By doing so, bin Laden also appears to be presaging a new wave of terrorist attacks if there's a war with Iraq. "A commonality of interest," between Washington's two top enemies "could become a marriage of convenience," warns Magnus Ranstorp, who studies terrorism at St. Andrews University in Scotland. "War could push the connection, and Iraqi intelligence could certainly facilitate terror attacks."

The US and its allies are taking the bin Laden tape seriously.

Intelligence officials, who have not been sure whether bin Laden survived the intense military bombing of his Afghan mountain stronghold of Tora Bora last December, worked through the night to authenticate the tape. With near-certain verification that the voice is bin Laden's, it proves he has not only evaded an intense year-long dragnet, but also that the top leadership of his group is intact and still capable of wreaking more havoc.

"I don't think we have ever had an enemy more willing for us to know what he was doing," says a senior intelligence official. "Osama bin Laden is not going to engage in tit for tat discussions. When he has something to say, he will say it."

These intelligence officials and experts put credence in what bin Laden says because of the previous messages he and other members of his leadership have released, going back to 1996.

In early October, for example, Al Qaeda's No. 2, Ayman al-Zawahiri, released an audiotape that preceded the terror attacks against the US Marines in Kuwait, the French tanker in Yemen, and the bomb blast in Bali. Many experts say that tape was meant to telegraph that Al Qaeda was still in business. It was also a likely signal to its followers to pick up the intensity of strikes.

But experts and intelligence officials say this tape was also meant to rally Al Qaeda followers around its long-stated ideological aims: to stop US support for Israel in its campaign against the Palestinian people, to force the US to withdraw its troops from the Islamic holy land in Saudi Arabia, and to end sanctions that were placed on Iraq following the 1991 Gulf War.

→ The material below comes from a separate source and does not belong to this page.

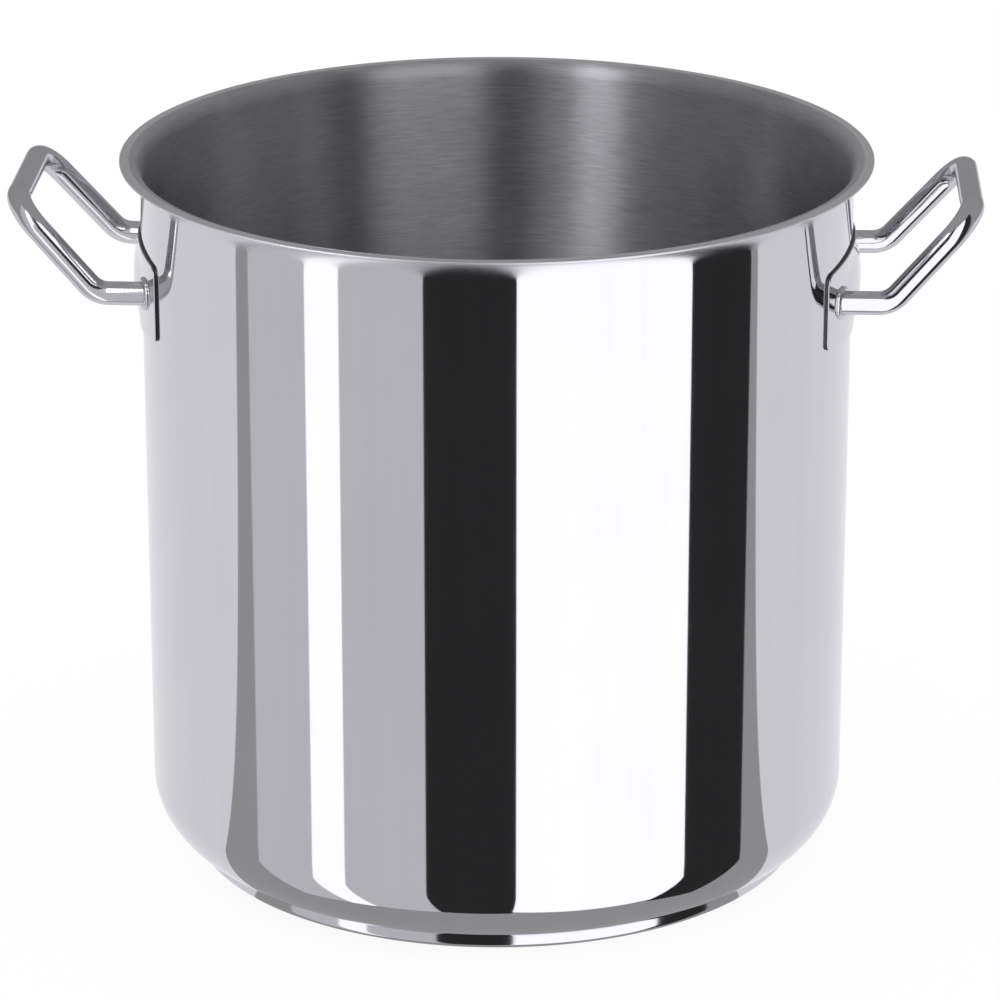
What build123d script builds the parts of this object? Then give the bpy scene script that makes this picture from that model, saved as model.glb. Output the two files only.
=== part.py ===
from build123d import *
import os
from math import asin, cos, radians, sin, sqrt

# Stainless-steel stock pot, nominal 36 cm: a drawn shell with a pouring rim, a sandwich base
# and two fixed tube handles, each welded to an embossed bracket plate on the wall.
# Millimetres, +Z up, origin at the centre of the underside, handles on +X (right) and -X (left).

# Shell
inner_diameter = 360.0
inner_depth = 363.0
wall = 1.2
floor_corner = 31.5  # inside radius between floor and wall

# Pouring rim, sizes on the inner surface
rim_ease_radius = 12.0
rim_ease_turn = 30.0
rim_bend_radius = 5.3
rim_overhang = 11.1  # from the inner wall to the tip of the rim
rim_edge_radius = 0.5

# Sandwich base
base_diameter = 321.0
core_thickness = 4.3
cap_thickness = 0.7
base_edge_radius = 3.0
skirt_blank = 14.0  # height of the base blanks before they are cut to the shell

# Bracket plates
plate_thickness = 1.5
plate_half_angle = 23.25  # around the pot's axis
plate_side_top = 18.4  # the outline, above and below the handle's level
plate_crown_top = 21.7
plate_side_bottom = 19.2
plate_crown_bottom = 25.0
plate_outline_half = 74.0
plate_top_corner = 6.0
plate_bottom_corner = 3.0
plate_reach = 40.0  # half height of the blanks round the plate, taller than the plate
bulge_rise = 2.9
bulge_half_angle = 18.0
bulge_half_height = 20.5
bulge_drop = 1.5  # the bulge's middle, below the handle's level

# Tube handles
tube_diameter = 12.0
tube_wall = 1.2
handle_level = 308.5
arm_spacing = 106.2
grip_spacing = 99.0  # between the arms, where they meet the grip
elbow_x = 199.1
grip_x = 239.3
grip_z = 353.8
elbow_radius = 14.0
grip_corner_radius = 18.0

# Welds
bead_radius = 2.0
bead_inset = 0.6  # the bead's centre line, outside the tube's surface
nugget_diameter = 5.0
nugget_angle = 20.6
nugget_pitch = 12.0
nugget_in_wall = 0.5
nugget_in_plate = 0.75

# Values that follow from them
inner_radius = inner_diameter / 2
outer_radius = inner_radius + wall
base_radius = base_diameter / 2
base_thickness = cap_thickness + core_thickness
floor_z = base_thickness + wall
rim_z = floor_z + inner_depth
tube_radius = tube_diameter / 2
plate_face = outer_radius + plate_thickness
bulge_z = handle_level - bulge_drop
bulge_axis_x = bulge_rise / (1 - cos(radians(bulge_half_angle)))


def drawn_shell():
    """Floor, wall and pouring rim as one sheet: the inner surface, thickened outwards."""
    ease_rise = rim_ease_radius * sin(radians(rim_ease_turn))
    bend_rise = rim_bend_radius * (1 - sin(radians(rim_ease_turn)))
    with BuildPart() as shell:
        with BuildSketch(Plane.XZ):
            with BuildLine():
                floor = Line((0, floor_z), (inner_radius - floor_corner, floor_z))
                corner = JernArc(floor @ 1, floor % 1, floor_corner, 90)
                side = Line(corner @ 1, (inner_radius, rim_z - ease_rise - bend_rise))
                ease = JernArc(side @ 1, side % 1, rim_ease_radius, -rim_ease_turn)
                bend = JernArc(ease @ 1, ease % 1, rim_bend_radius, rim_ease_turn - 90)
                Line(bend @ 1, (inner_radius + rim_overhang, rim_z))
                offset(amount=wall, side=Side.RIGHT)
            section = make_face()
            fillet(section.vertices().group_by(Axis.X)[-1], rim_edge_radius)
        revolve(axis=Axis.Z)
        add(spot_nuggets(), mode=Mode.SUBTRACT)
        add(spot_nuggets(), rotation=(0, 0, 180), mode=Mode.SUBTRACT)
    return shell


def shell_underside():
    """The lower end of the shell as a filled body, to cut the base pieces to its shape."""
    with BuildPart() as body:
        with BuildSketch(Plane.XY.offset(base_thickness)):
            Circle(outer_radius)
        extrude(amount=2 * floor_corner)
        fillet(body.edges().group_by(Axis.Z)[0], floor_corner + wall)
    return body.part


def base_disc(radius, bottom, edge_radius):
    """A round disc blank with a rolled lower edge."""
    with BuildPart() as disc:
        with BuildSketch(Plane.XY.offset(bottom)):
            Circle(radius)
        extrude(amount=skirt_blank)
        fillet(disc.edges().group_by(Axis.Z)[0], edge_radius)
    return disc.part


def short_edge(edge):
    """True for an edge that runs through the sheet."""
    return edge.length < 2 * plate_thickness


def round_block(radius, low, high):
    """Upright cylinder on the pot's axis, with its seam turned away from both handles."""
    with BuildPart() as block:
        with BuildSketch(Plane.XY.offset(low).rotated((0, 0, 90))):
            Circle(radius)
        extrude(amount=high - low)
    return block.part


def barrel(face_radius):
    """A barrel on an upright axis inside the pot; its crown stands out of the wall as a lens."""
    crown_radius = (bulge_half_height**2 + bulge_rise**2) / (2 * bulge_rise)
    half_height = bulge_half_height + plate_thickness
    girth = face_radius + bulge_rise - bulge_axis_x
    end = girth - crown_radius + sqrt(crown_radius**2 - half_height**2)
    with BuildPart() as body:
        profile = Plane(origin=(bulge_axis_x, 0, bulge_z), x_dir=(-1, 0, 0), z_dir=(0, 1, 0))
        with BuildSketch(profile):
            with BuildLine():
                crown = ThreePointArc((end, -half_height), (girth, 0), (end, half_height))
                Polyline(crown @ 1, (0, half_height), (0, -half_height), crown @ 0)
            make_face()
        revolve(axis=Axis((bulge_axis_x, 0, 0), (0, 0, 1)))
    return body.part


def plate_front():
    """Everything inside the bracket's outer face, to cut the tube and its welds to that face."""
    with BuildPart() as body:
        add(round_block(plate_face, handle_level - plate_reach, handle_level + plate_reach))
        add(barrel(plate_face))
    return body.part


def spot_nuggets():
    """Resistance welds that join the bracket's flange to the wall, half in each sheet."""
    planes = []
    for angle in (-nugget_angle, nugget_angle):
        outward = (cos(radians(angle)), sin(radians(angle)), 0)
        foot = outer_radius - nugget_in_wall
        for step in (-1, 0, 1):
            origin = (foot * outward[0], foot * outward[1], handle_level + step * nugget_pitch)
            planes.append(Plane(origin=origin, z_dir=outward))
    with BuildPart() as nuggets:
        with BuildSketch(*planes):
            Circle(nugget_diameter / 2)
        extrude(amount=nugget_in_wall + nugget_in_plate)
    return nuggets.part


def bracket_plate():
    """Sheet curved to the wall, with an arched outline and a lens-shaped bulge between the arms."""
    with BuildPart() as plate:
        with BuildSketch(Plane.XZ.rotated((0, 0, -plate_half_angle))):
            with Locations(((inner_radius + plate_face) / 2, handle_level)):
                Rectangle(plate_face - inner_radius, 2 * plate_reach)
        revolve(axis=Axis.Z, revolution_arc=2 * plate_half_angle)
        with BuildSketch(Plane.YZ):
            with BuildLine():
                top = ThreePointArc(
                    (plate_outline_half, handle_level + plate_side_top),
                    (0, handle_level + plate_crown_top),
                    (-plate_outline_half, handle_level + plate_side_top),
                )
                bottom = ThreePointArc(
                    (-plate_outline_half, handle_level - plate_side_bottom),
                    (0, handle_level - plate_crown_bottom),
                    (plate_outline_half, handle_level - plate_side_bottom),
                )
                Line(top @ 1, bottom @ 0)
                Line(bottom @ 1, top @ 0)
            make_face()
        extrude(amount=2 * outer_radius, mode=Mode.INTERSECT)
        fillet(plate.edges().filter_by(short_edge).group_by(Axis.Z)[-1], plate_top_corner)
        fillet(plate.edges().filter_by(short_edge).group_by(Axis.Z)[0], plate_bottom_corner)
        add(barrel(plate_face))
        add(
            round_block(outer_radius, handle_level - plate_reach, handle_level + plate_reach),
            mode=Mode.SUBTRACT,
        )
        add(barrel(outer_radius), mode=Mode.SUBTRACT)
        add(spot_nuggets(), mode=Mode.SUBTRACT)
    return plate


def handle_tube():
    """Round tube: out from the bracket, up through two elbows, and across as the grip."""
    root_x = outer_radius * cos(asin(arm_spacing / 2 / outer_radius)) - tube_diameter
    near = [
        (root_x, -arm_spacing / 2, handle_level),
        (elbow_x, -arm_spacing / 2, handle_level),
        (grip_x, -grip_spacing / 2, grip_z),
    ]
    far = [(x, -y, z) for x, y, z in reversed(near)]
    radii = [elbow_radius, grip_corner_radius, grip_corner_radius, elbow_radius]
    with BuildPart() as tube:
        with BuildLine() as route:
            FilletPolyline(*near, *far, radius=radii)
        with BuildSketch(Plane(origin=route.line @ 0, z_dir=route.line % 0)):
            Circle(tube_radius)
            Circle(tube_radius - tube_wall, mode=Mode.SUBTRACT)
        sweep()
        add(plate_front(), mode=Mode.SUBTRACT)
    return tube


def tube_bead(side):
    """Weld bead round the end of one arm, where the tube stands on the bracket plate."""
    lean = side * asin(arm_spacing / 2 / plate_face)
    seat = (plate_face * cos(lean), plate_face * sin(lean), handle_level)
    with BuildPart() as bead:
        with Locations(Plane(origin=seat, z_dir=(cos(lean), sin(lean), 0))):
            Torus(tube_radius + bead_inset, bead_radius)
        with BuildSketch(Plane(origin=(0, seat[1], handle_level), z_dir=(1, 0, 0))):
            Circle(tube_radius)
        extrude(amount=2 * outer_radius, mode=Mode.SUBTRACT)
        add(plate_front(), mode=Mode.SUBTRACT)
    return bead


def mirrored(piece):
    """The same piece on the other side of the pot."""
    with BuildPart() as twin:
        mirror(piece.part, about=Plane.YZ)
    return twin


# Pot body
pot_shell = drawn_shell()

with BuildPart() as base_core:
    add(base_disc(base_radius - cap_thickness, cap_thickness, base_edge_radius - cap_thickness))
    add(shell_underside(), mode=Mode.SUBTRACT)

with BuildPart() as base_cap:
    add(base_disc(base_radius, 0, base_edge_radius))
    add(
        base_disc(base_radius - cap_thickness, cap_thickness, base_edge_radius - cap_thickness),
        mode=Mode.SUBTRACT,
    )
    add(shell_underside(), mode=Mode.SUBTRACT)

# Right handle
handle_plate_right = bracket_plate()
handle_tube_right = handle_tube()
tube_weld_right_front = tube_bead(-1)
tube_weld_right_back = tube_bead(1)

with BuildPart() as spot_welds_right:
    add(spot_nuggets())

pieces = {
    "pot_shell": pot_shell,
    "base_core": base_core,
    "base_cap": base_cap,
    "handle_plate_right": handle_plate_right,
    "handle_tube_right": handle_tube_right,
    "tube_weld_right_front": tube_weld_right_front,
    "tube_weld_right_back": tube_weld_right_back,
    "spot_welds_right": spot_welds_right,
    "handle_plate_left": mirrored(handle_plate_right),
    "handle_tube_left": mirrored(handle_tube_right),
    "tube_weld_left_front": mirrored(tube_weld_right_front),
    "tube_weld_left_back": mirrored(tube_weld_right_back),
    "spot_welds_left": mirrored(spot_welds_right),
}

os.makedirs("parts", exist_ok=True)
for name, piece in pieces.items():
    piece.part.label = name
    export_step(piece.part, f"parts/{name}.step")
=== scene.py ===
import math

import bpy
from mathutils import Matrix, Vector


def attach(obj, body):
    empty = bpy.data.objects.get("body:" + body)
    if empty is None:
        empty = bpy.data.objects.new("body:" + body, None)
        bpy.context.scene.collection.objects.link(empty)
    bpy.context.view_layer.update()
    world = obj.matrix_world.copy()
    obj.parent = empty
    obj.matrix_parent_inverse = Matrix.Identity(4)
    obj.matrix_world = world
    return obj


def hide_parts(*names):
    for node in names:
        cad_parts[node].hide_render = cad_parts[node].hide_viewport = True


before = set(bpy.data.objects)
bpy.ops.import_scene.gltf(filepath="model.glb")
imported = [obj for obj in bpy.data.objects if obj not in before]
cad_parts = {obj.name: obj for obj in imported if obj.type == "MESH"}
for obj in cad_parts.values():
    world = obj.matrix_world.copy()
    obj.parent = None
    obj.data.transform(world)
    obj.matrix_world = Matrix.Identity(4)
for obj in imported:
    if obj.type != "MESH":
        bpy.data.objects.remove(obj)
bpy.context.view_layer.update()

# Sizes in millimetres, as the CAD source has them
MM = 0.001
INNER_RADIUS = 180.0
WALL = 1.2
OUTER_RADIUS = INNER_RADIUS + WALL
FLOOR_Z = 6.2
RIM_Z = 369.2
FLOOR_CORNER = 31.5
RIM_EASE_RADIUS = 12.0
RIM_EASE_TURN = 30.0
RIM_BEND_RADIUS = 5.3
RIM_OVERHANG = 11.08  # a hair less than the CAD's, to stay inside its box
RIM_EDGE_RADIUS = 0.5
BASE_RADIUS = 160.5
CAP_THICKNESS = 0.7
BASE_EDGE_RADIUS = 3.0
PLATE_THICKNESS = 1.5
PLATE_FACE = OUTER_RADIUS + PLATE_THICKNESS
PLATE_HALF_ANGLE = math.radians(23.25)
PLATE_SIDE_TOP = 18.4
PLATE_CROWN_TOP = 21.7
PLATE_SIDE_BOTTOM = 19.2
PLATE_CROWN_BOTTOM = 25.0
PLATE_OUTLINE_HALF = 74.0
PLATE_TOP_CORNER = 6.0
PLATE_BOTTOM_CORNER = 3.0
PLATE_EDGE_RADIUS = 0.45
BULGE_RISE = 2.9
BULGE_HALF_ANGLE = math.radians(18.0)
BULGE_HALF_HEIGHT = 20.5
BULGE_DROP = 1.5
BULGE_BLEND = 0.3
TUBE_RADIUS = 6.0
HANDLE_LEVEL = 308.5
ARM_HALF = 53.1
GRIP_HALF = 49.5
ELBOW_X = 199.1
GRIP_X = 239.3
GRIP_Z = 353.8
ELBOW_RADIUS = 14.0
GRIP_CORNER_RADIUS = 18.0
BEAD_RADIUS = 2.0
BEAD_INSET = 0.6
BULGE_Z = HANDLE_LEVEL - BULGE_DROP
BULGE_AXIS_X = BULGE_RISE / (1 - math.cos(BULGE_HALF_ANGLE))
CROWN_RADIUS = (BULGE_HALF_HEIGHT**2 + BULGE_RISE**2) / (2 * BULGE_RISE)
LATHE_SEGMENTS = 720
LATHE_SHARP = 35.0
CAP_GAP = 0.02  # between the cap's upper edge and the shell
TUBE_SEAT = 0.8  # below the plate's face, at the tube's centre line
TUBE_SUNK = 1.5  # further along the tube

# Mesh steps of a plate, and of the tubes and beads
PLATE_ROWS = 56
PLATE_END_STEPS = 14
PLATE_MIDDLE_STEPS = 150
PLATE_EDGE_STEPS = 4
TUBE_AROUND = 72
BEAD_AROUND = 160
BEAD_SECTION = 20
BEAD_SLIMMING = 0.97
BEAD_RIPPLES = ((17, 1, 0.035), (5, 2, 0.03))  # waves round the bead, phase factor, height
BEAD_PHASE_FRONT = 1.9
BEAD_PHASE_BACK = 0.7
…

"To do nothing now and remain on the sidelines," Mr. Hoffman says, "would vitiate all their propagandistic claims over the years.... It shows that despite the enormous punishment inflicted on them, they still see the importance of communicating, disseminating propaganda."

To be sure, the US and its allies have inflicted enormous damage on the terror group. In a resoundingly successful military campaign, the US ousted the Taliban from Afghanistan last fall, depriving Al Qaeda of a headquarters from which to run its operations and a training ground for its followers.